Его охватила буря чувств и мыслей. Он желал обдумать все, что узнал сегодня, а перспектива того, что все они останутся здесь, под крышей дома в Нидек Пойнт, наполняла его радостью. Но был вопрос, который не давал ему покоя, и он не мог ждать дальше. Это было будто желание тела, оно не оставляло его, какие бы чудесные мысли ни кружились сейчас в его уме.
Было нечто, что он желал знать, знать прямо сейчас.
Он пошел следом за Феликсом, тем, кого ощущал как самого близкого себе. Они пришли в библиотеку, и Феликс стал разводить огонь в камине.
— Что такое, младший брат? — спросил Феликс. — Ты выглядишь обеспокоенным. Я думал, все прошло хорошо.
— Лаура, — прошептал Ройбен. — Что же с Лаурой? Даруете ли вы Хризму Лауре? Должен ли я спросить об этом тебя, или же Маргона, или…
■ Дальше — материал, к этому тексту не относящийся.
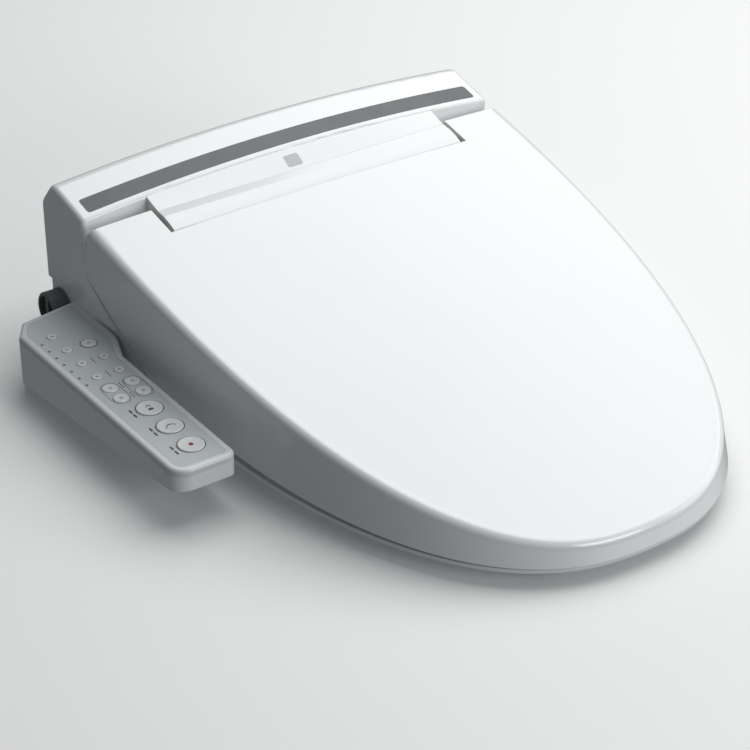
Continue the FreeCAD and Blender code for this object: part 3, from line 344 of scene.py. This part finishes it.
def lid_top(x, y):
    """Height of the top: a straight rise to the hinge, less a parabola across and one along."""
    tip = LID["centre"] - LID["length"]
    return (TOP_TIP_Z + TOP_SLOPE * (y - tip) + TOP_RISE - SIDE_FALL * (x / SIDE_REACH) ** 2
            - END_FALL * ((y - tip - CROWN_MIDDLE) / END_REACH) ** 2)


def rim_height(y):
    return RIM_TIP_Z + RIM_SLOPE * (y - LID_LOW[1])


def rim_half(y):
    """Half width at the rim: a superellipse in front, flaring as a square to the hinge end."""
    flare = RIM_FLARE * (np.clip(y - RIM["centre"], 0, None) / RIM_FLARE_RUN) ** 2
    front = half_width(RIM, np.minimum(y, RIM["centre"]))
    return np.where(y > RIM["centre"], RIM["half"] + flare, front)


def arc_shares(points):
    """Share of the whole length reached at each point of a line."""
    steps = np.r_[0, np.cumsum(np.linalg.norm(np.diff(points, axis=0), axis=1))]
    return steps / steps[-1]


def along(points, shares):
    """Points of a line at the given shares of its length."""
    known = arc_shares(points)
    return np.stack([np.interp(shares, known, points[:, i]) for i in range(points.shape[1])], -1)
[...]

— Она достойна, — сказал Феликс. — Это было решено почти сразу же. Думаю, не было ни малейшего сомнения. И она знает это. У нас нет тайн от Лауры. Когда она сама будет готова, пусть лишь попросит.
У Ройбена замерло сердце. Он не мог глядеть в глаза Феликсу. Почувствовал, как тот взял его за плечо. Как сильные пальцы взяли его за предплечье.
— А если она захочет, ты сделаешь это? Ты? — спросил Ройбен.
— Да. Если она захочет. Маргон или я. Мы сделаем это.
Почему же это было так болезненно? Неужели это не то, что он так хотел знать?
Он снова будто увидел ее перед собой, так, как увидел той ночью, в Мьюирском лесу, когда он пел на лужайке у ее дома, когда она появилась перед ним, будто из ниоткуда, стоя на заднем крыльце своего маленького дома, в длинной белой фланелевой ночной рубашке.
— Наверное, я самый эгоистичный мужчина, когда-либо родившийся, — прошептал он.
— Нет, ты не таков, — ответил Феликс. — Но решение за ней.
— Сам себя не пойму, — сказал Ройбен.
— А вот я тебя понимаю, — ответил Феликс.
Бежали мгновения.
Феликс чиркнул большой каминной спичкой и поджег растопку. Раздался уже привычный гул, растопка занялась пламенем, от которого пошли отблески на кирпичи камина.
Феликс стоял, терпеливо ожидая.
— Вы такие прекрасные дети, — тихо сказал он. — Завидую я вам и вашему дивному новому миру. Даже не знаю, хватило бы у меня отваги и дальше жить в нем, если бы со мной не было вас.
40
За неделю случилось очень многое.
Маргон отвез Стюарта в Санта-Розу, чтобы тот забрал свою машину, старый «Ягуар»-кабриолет, когда-то принадлежавший отцу Стюарта. Они навестили мать Стюарта, которая была помещена в психиатрическую лечебницу и заявляла, что «умирает со скуки» и «устала от этих дешевых журналов», что готова накупить целый гардероб новой одежды, чтобы справиться со своим состоянием. Звонил ее агент из Голливуда, сказал, что она снова популярна. Конечно, это было преувеличением, но у них была для нее работа, садись в самолет и прилетай. Может, заодно закупишься на Родео Драйв.
Грейс, как человека, лучше всех умеющего выразить свои мысли и самую титулованную из всех свидетелей последнего нападения Человека-волка, приглашали наперебой в ток-шоу, и она последовательно убеждала весь мир в правильности своей теории насчет того, что это несчастное создание представляет собой жертву врожденной аномалии или заболевания, которое привело к физическим и психическим отклонениям, и выражала уверенность в том, что оно очень скоро попадет в руки органов правопорядка, после чего будет изолировано от общества и получит надлежащее лечение.
Следователи из суда штата и ФБР, а также полиции Сан-Франциско раз за разом допрашивали Стюарта и Ройбена, поскольку они загадочным образом оказались в фокусе не одного, а нескольких нападений Человека-волка.
Стюарту и Ройбену приходилось тяжело, поскольку оба они не были заядлыми лжецами, но вскоре они научились отвечать на вопросы по минимуму, что-нибудь бормоча, отвечая невнятно до тех пор, пока их не оставят в покое.
Ройбен написал пространную статью для «Сан-Франциско обсервер», которая представляла собой синтез его предыдущих статей, приправленный красочным описанием нападения Человека-волка, «первого», которое он увидел своими глазами. Выводы были предсказуемы. Это не герой, и преклонение перед ним, создание фан-клубов и прочее должны, наконец, прекратиться. Однако случай этот оставляет после себя множество вопросов. Почему многим оказалось столь легко воспринять положительно столь беспощадно жестокое существо? Не представляет ли Человек-волк шаг назад в развитии человечества, в те времена, когда все мы были жестоки и были вполне этим довольны?